I am using scipy
in Python
and the following return a nan
value for whatever reason:
>>>stats.ttest_ind([1, 1], [1, 1])
Ttest_indResult(statistic=nan, pvalue=nan)
>>>stats.ttest_ind([1, 1], [1, 1, 1])
Ttest_indResult(statistic=nan, pvalue=nan).
But whenever I use samples that have different summary statistics, I actually get a reasonable value:
stats.ttest_ind([1, 1], [1, 1, 1, 2])
Ttest_indResult(statistic=-0.66666666666666663, pvalue=0.54146973927558495).

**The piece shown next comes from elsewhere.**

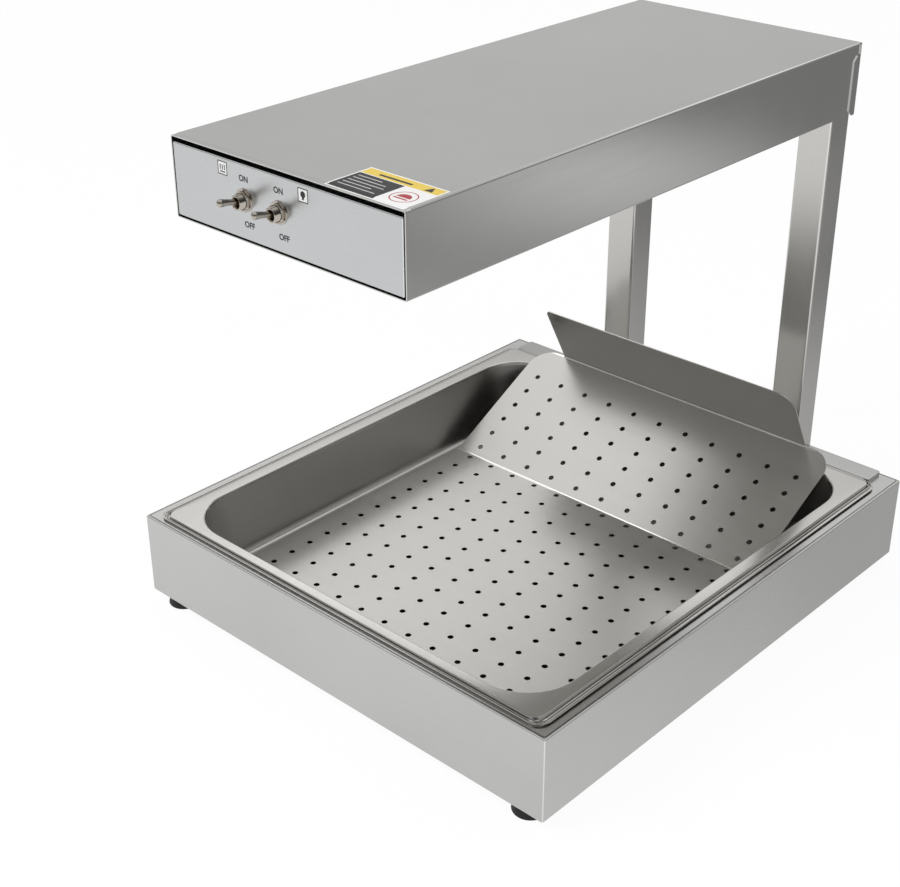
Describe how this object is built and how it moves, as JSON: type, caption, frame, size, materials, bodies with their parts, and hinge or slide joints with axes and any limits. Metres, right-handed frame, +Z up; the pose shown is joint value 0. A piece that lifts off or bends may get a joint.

Is it reasonable to interpret a p-value of nan
as 0
instead? Is there any reason from statistics that it doesn't make sense to run a 2-sample t-test on samples with the same summary statistics?
Best Answer
The problem with trying to compare two constant samples with a t-test is that the calculation of t involves an estimate of within-group SD in its denominator. From Wikipedia:
$$t = \frac{\bar {X}_1 - \bar{X}_2}{s_{X_1X_2} \cdot \sqrt{\frac{1}{n_1}+\frac{1}{n_2}}}$$
When both samples are constant, $s_{X_1X_2} = 0$, leading to a division by 0.